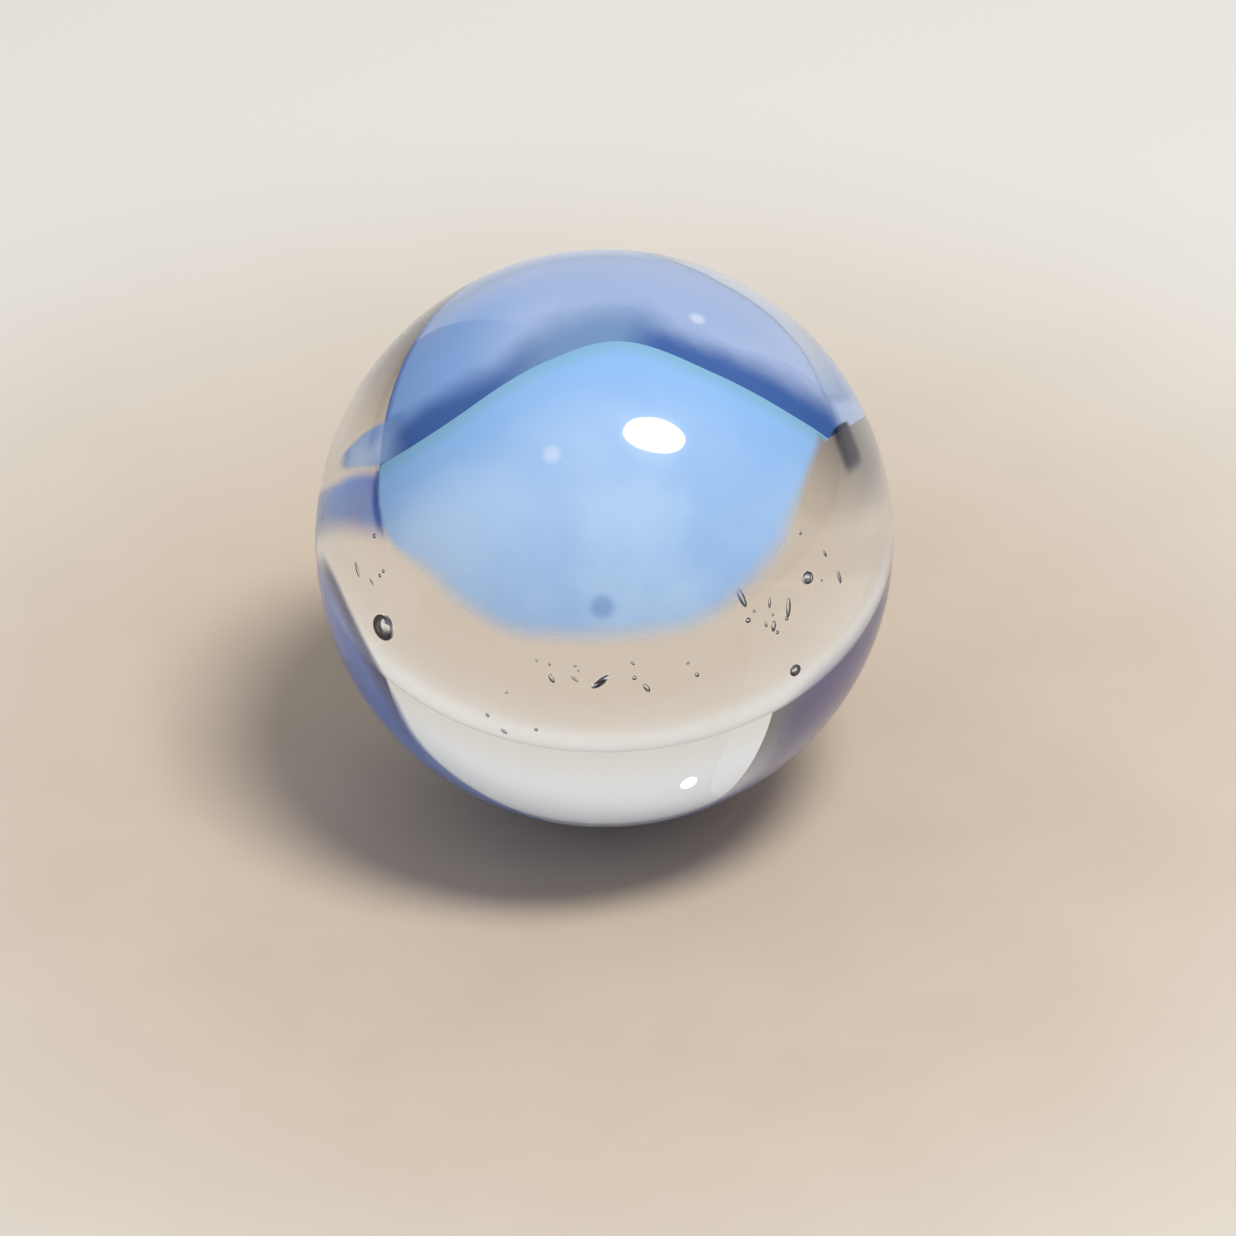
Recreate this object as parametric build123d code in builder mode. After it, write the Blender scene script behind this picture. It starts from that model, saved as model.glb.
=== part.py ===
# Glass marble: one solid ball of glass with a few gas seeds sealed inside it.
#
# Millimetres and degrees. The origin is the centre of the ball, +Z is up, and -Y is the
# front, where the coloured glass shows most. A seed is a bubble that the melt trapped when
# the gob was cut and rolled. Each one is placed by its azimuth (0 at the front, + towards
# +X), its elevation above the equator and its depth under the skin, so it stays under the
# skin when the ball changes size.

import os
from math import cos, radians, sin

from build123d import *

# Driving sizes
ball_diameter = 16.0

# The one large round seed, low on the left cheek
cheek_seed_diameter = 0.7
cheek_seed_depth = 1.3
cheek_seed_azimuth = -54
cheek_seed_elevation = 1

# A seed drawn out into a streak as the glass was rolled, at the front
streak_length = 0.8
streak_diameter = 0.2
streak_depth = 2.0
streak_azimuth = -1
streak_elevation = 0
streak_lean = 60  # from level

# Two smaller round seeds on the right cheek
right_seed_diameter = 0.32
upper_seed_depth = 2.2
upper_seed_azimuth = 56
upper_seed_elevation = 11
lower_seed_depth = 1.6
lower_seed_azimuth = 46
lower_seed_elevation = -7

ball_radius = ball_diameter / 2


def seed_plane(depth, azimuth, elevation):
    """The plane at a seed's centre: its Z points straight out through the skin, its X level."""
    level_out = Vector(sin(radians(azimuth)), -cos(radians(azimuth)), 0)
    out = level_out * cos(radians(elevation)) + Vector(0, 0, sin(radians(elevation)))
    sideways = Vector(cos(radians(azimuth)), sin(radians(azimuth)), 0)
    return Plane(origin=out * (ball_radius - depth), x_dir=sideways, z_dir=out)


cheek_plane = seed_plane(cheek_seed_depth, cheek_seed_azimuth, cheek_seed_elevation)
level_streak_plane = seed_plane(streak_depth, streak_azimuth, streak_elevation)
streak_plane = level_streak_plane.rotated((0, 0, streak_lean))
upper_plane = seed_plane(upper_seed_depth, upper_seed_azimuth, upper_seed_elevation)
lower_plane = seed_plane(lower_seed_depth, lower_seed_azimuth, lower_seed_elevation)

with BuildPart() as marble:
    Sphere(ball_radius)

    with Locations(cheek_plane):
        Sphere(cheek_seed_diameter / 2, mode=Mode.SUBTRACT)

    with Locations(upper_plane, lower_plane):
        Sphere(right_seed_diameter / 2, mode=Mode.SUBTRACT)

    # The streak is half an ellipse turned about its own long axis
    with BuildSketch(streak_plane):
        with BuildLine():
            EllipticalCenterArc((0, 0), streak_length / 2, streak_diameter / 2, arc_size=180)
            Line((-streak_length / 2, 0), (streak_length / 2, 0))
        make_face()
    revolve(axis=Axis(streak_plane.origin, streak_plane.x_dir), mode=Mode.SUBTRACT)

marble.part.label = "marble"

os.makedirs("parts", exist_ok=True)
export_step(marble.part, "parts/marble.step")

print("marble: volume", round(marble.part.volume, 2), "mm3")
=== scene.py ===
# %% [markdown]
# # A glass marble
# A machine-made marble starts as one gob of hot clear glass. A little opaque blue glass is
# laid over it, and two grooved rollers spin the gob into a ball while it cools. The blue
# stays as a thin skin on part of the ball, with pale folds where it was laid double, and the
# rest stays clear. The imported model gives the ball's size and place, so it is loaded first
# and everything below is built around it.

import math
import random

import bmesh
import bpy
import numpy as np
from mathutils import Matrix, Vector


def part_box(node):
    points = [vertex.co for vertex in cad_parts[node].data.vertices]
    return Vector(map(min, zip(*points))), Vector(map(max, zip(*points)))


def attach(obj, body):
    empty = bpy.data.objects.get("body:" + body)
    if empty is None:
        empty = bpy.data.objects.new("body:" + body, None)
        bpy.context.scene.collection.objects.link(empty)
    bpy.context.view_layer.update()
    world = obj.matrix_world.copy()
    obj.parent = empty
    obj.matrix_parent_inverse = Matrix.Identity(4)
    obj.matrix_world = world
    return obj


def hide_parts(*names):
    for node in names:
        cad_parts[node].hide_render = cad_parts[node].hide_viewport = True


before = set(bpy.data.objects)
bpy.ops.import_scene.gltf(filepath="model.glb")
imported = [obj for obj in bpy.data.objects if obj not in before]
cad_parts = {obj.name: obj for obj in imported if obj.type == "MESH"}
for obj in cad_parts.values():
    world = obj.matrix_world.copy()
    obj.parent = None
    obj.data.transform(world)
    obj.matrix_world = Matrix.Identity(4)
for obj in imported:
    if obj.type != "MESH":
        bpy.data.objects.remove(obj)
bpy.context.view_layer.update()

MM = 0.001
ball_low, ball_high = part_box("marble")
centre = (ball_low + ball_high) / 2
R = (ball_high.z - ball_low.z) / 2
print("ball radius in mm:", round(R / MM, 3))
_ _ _
*EXERCISE TASK:* Each line from the one bearing "# The streak" through the one bearing "points = [vertex.co" is to be duplicated without change; all remaining lines are to be left out.

*RESPONSE TO THE EXERCISE:*
    # The streak is half an ellipse turned about its own long axis
    with BuildSketch(streak_plane):
        with BuildLine():
            EllipticalCenterArc((0, 0), streak_length / 2, streak_diameter / 2, arc_size=180)
            Line((-streak_length / 2, 0), (streak_length / 2, 0))
        make_face()
    revolve(axis=Axis(streak_plane.origin, streak_plane.x_dir), mode=Mode.SUBTRACT)

marble.part.label = "marble"

os.makedirs("parts", exist_ok=True)
export_step(marble.part, "parts/marble.step")

print("marble: volume", round(marble.part.volume, 2), "mm3")
=== scene.py ===
# %% [markdown]
# # A glass marble
# A machine-made marble starts as one gob of hot clear glass. A little opaque blue glass is
# laid over it, and two grooved rollers spin the gob into a ball while it cools. The blue
# stays as a thin skin on part of the ball, with pale folds where it was laid double, and the
# rest stays clear. The imported model gives the ball's size and place, so it is loaded first
# and everything below is built around it.

import math
import random

import bmesh
import bpy
import numpy as np
from mathutils import Matrix, Vector


def part_box(node):
    points = [vertex.co for vertex in cad_parts[node].data.vertices]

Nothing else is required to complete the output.